Selama masa penahannya, ia kerap diselimuti kegetiran. Hal ini tercermin dalam surat balasan yang kedua kepada Annabel Gallop pada Desember 1985.
“Selama di penjara, saya tidak diizinkan untuk melihat anak-anak yang saya cintai. Dan selama saya ditahan, saya tidak tahu bagaimana nasib anak-anak saya: apakah mereka hidup melarat di kolong jembatan, atau apakah mereka mati kelaparan? (...) Jadi, bisa dibayangkan bagaimana saya tersiksa dan menderita di penjara. Pada akhirnya, kerinduan saya yang sangat besar akan anak-anak saya dan ketakutan saya terhadap mereka memaksa saya untuk menulis surat kepada Pemerintah untuk memohon pembebasan, dalam kondisi apapun," tulis Rukiah.
Pada 24 April 1969, pemerintah menerima permohonan pembebasan dengan syarat Rukiah dilarang untuk menulis kembali. Selain itu pemerintah akan melarang setiap penerbit untuk menerbitkan tulisannya, jika ia memaksa untuk menulis kembali. Menurutnya, hukuman yang dirasa berat tersebut, tidak terlepas dari gaya penulisannya yang kritis. Namun, karena rasa cinta kepada keenam anaknya, ia menerima semua persyaratan tersebut.
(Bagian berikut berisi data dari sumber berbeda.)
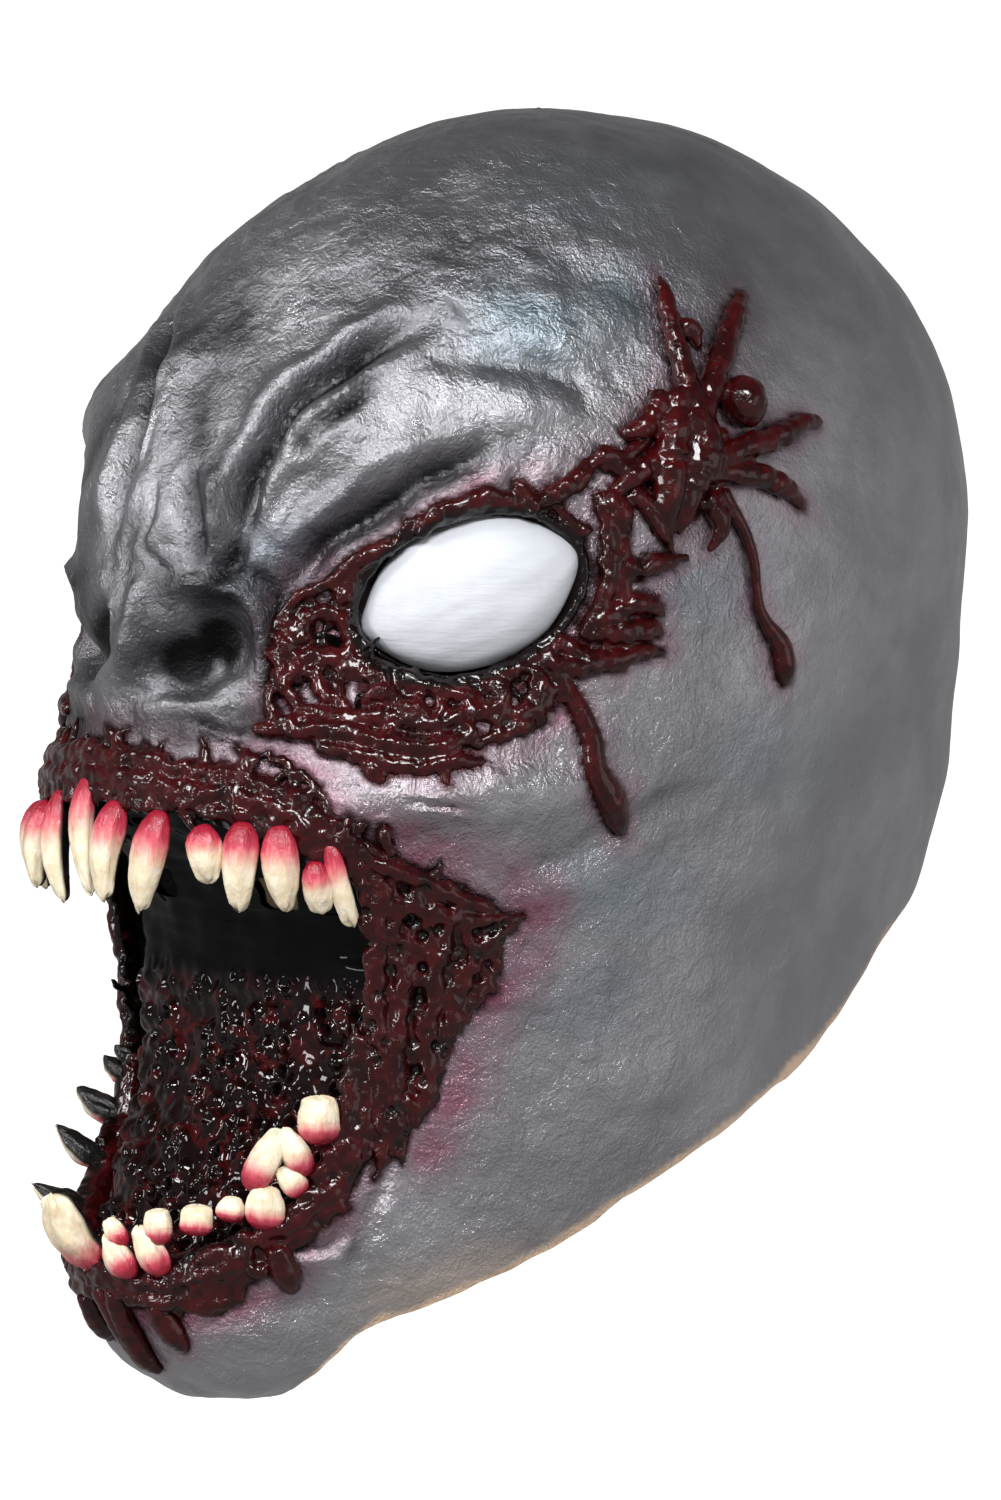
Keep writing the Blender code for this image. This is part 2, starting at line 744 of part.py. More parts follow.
def cheek_gore(name, side):
    rows = []
    columns = 5
    for z, begin, end in smooth_line(CHEEK_GORE, 2):
        row = []
        for j in range(columns + 1):
            row.append(pressed(begin + (end - begin) * j / columns, z, DRAPE_GAP, side))
        rows.append(row)
    mesh = grid_mesh(name, rows)
    patch = bmesh.new()
    patch.from_mesh(mesh)
    face_outwards(patch, side)
    patch.to_mesh(mesh)
    patch.free()
    obj = add(name, mesh, GORE)
    solidify(obj, CHEEK_WALL, 1)
    return obj


def drip(name, points, radius, side):
    line = [pressed(a, z, radius + DRAPE_GAP, side) for a, z in smooth_line(points, 3)]
    last = len(line) - 1
    radii = [0.65 + 0.35 * (i / last) ** 2 for i in range(last)] + [0.5]
    return as_mesh(tube(name, line, radii, radius, GORE))


# ---------------------------------------------------------------- the mask


def build():
    latex_skin()
    throat_liner()
    upper = gum("upper_gum", UPPER_GUM, UPPER_GUM_RADIUS)
    row_of_teeth("upper", upper, UPPER_GUM, UPPER_LEFT, UPPER_RIGHT, down=1)
    lower = gum("lower_gum", LOWER_GUM, LOWER_GUM_RADIUS)
    row_of_teeth("lower", lower, LOWER_GUM, LOWER_LEFT, LOWER_RIGHT, down=-1)
    for side, word in ((1, "left"), (-1, "right")):
        eye_dome(f"eye_dome_{word}", side)
        eye_gore(f"eye_gore_{word}", side)
        cheek_gore(f"cheek_gore_{word}", side)
        for name, (points, radius) in DRIPS.items():
            if side == 1 or not name.startswith("temple"):
                drip(f"{name}_{word}", points, radius, side)
    round_patch("temple_wound_left", (WOUND_A, WOUND_Z), None, TEMPLE_WOUND, WOUND_WALL, 1, rings=5)


build()
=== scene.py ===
"""The looks of the full-head latex monster mask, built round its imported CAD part.

Metres, +Z up. The face looks along -Y and the wearer's left side is +X, as in the CAD part.
Places on the face are given in millimetres on the side plane: an upright plane that faces three
quarters to the wearer's left. a runs backwards along it from the middle of the head, z runs up,
and a place is where the plane's normal meets the head.
"""

import itertools
import math

import bmesh
import bpy
import numpy as np
from mathutils import Matrix, Vector
from mathutils.bvhtree import BVHTree


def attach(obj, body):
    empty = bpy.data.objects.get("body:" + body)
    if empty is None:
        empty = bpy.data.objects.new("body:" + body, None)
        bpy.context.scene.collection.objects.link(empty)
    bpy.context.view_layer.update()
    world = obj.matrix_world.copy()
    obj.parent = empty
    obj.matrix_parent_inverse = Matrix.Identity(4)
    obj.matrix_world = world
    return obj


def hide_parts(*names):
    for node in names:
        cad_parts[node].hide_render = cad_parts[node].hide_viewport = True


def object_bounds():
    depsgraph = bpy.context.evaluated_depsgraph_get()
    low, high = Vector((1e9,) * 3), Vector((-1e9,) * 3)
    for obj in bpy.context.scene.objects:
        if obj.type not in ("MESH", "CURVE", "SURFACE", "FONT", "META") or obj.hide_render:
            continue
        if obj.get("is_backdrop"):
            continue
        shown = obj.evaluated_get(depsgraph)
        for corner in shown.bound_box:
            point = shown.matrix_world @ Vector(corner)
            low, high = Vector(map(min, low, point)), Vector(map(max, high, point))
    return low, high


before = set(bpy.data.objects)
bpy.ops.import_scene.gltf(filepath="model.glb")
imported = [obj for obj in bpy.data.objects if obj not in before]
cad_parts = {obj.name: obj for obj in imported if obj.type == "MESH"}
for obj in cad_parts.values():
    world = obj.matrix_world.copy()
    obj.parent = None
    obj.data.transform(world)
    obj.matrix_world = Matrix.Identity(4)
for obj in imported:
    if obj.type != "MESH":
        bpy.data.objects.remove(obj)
CAD_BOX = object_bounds()

# ---------------------------------------------------------------- noise


def hashed(cell, seed):
    """A repeatable number from 0 to 1 for each whole-number cell."""
    h = cell[..., 0] * 374761393 + cell[..., 1] * 668265263 + cell[..., 2] * 1442695041
    h = h + seed * 1013904223
    h = (h ^ (h >> 13)) * 1274126177
    h = h ^ (h >> 16)
    return (h & 0xFFFFF) / float(0xFFFFF)


TURN = np.array(Matrix.Rotation(0.9, 3, Vector((1, 2, 3)).normalized()))


def noise(p, size, seed=0):
    """Smooth noise from -1 to 1, with features about size apart."""
    q = (p / size) @ TURN.T + 0.37 * seed
    base = np.floor(q).astype(np.int64)
    f = q - base
    f = f * f * f * (f * (6 * f - 15) + 10)
    total = np.zeros(p.shape[:-1])
    for corner in itertools.product((0, 1), repeat=3):
        weight = np.ones(p.shape[:-1])
        for axis in range(3):
            weight = weight * (f[..., axis] if corner[axis] else 1 - f[..., axis])
        total += weight * hashed(base + np.array(corner), seed)
    return 2 * total - 1


def rough(p, size, seed=0, octaves=3):
    """Noise with finer noise on top, each layer half the size and height of the last."""
    return sum(noise(p, size / 2**k, seed + 17 * k) / 2**k for k in range(octaves))


def folds(p, size, seed=0):
    """Sharp raised folds from 0 to 1."""
    return (1 - np.abs(noise(p, size, seed))) ** 3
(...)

Dalam situs Perpustakaan Online Genosida 1965-1966, setelah dibebaskan, Rukiah kembali ke Purwakarta. Kehidupannya terasa berat, ia tidak dapat berjumpa dengan suaminya, Sidik Kertapati yang melarikan diri dan menjadi eksil di Belanda selama puluhan tahun setelah meletusnya Gestok di tahun 1965.
Pilihan suaminya tersebut tidak terlepas dari aktivitasnya yang dekat dengan Barisan Tani Indonesia (BTI). Maka, untuk menghidupi keenam anaknya, Rukiah beralih menjadi penjual kue. Kecintaanya terhadap tulis-menulis benar-benar ditinggalkannya demi keselamatan keluarganya.
Pada tahun 1996, ia menghembuskan napas terakhirnya di Purwakarta. Nama dan karya-karyanya dihilangkan dalam dunia sastra Indonesia. Barulah pada tahun 2017, kedua karya terbaik darinya yang berjudul Kejatuhan dan Hati dan Tandus diterbitkan kembali oleh Penerbit Ultimus di Kota Bandung.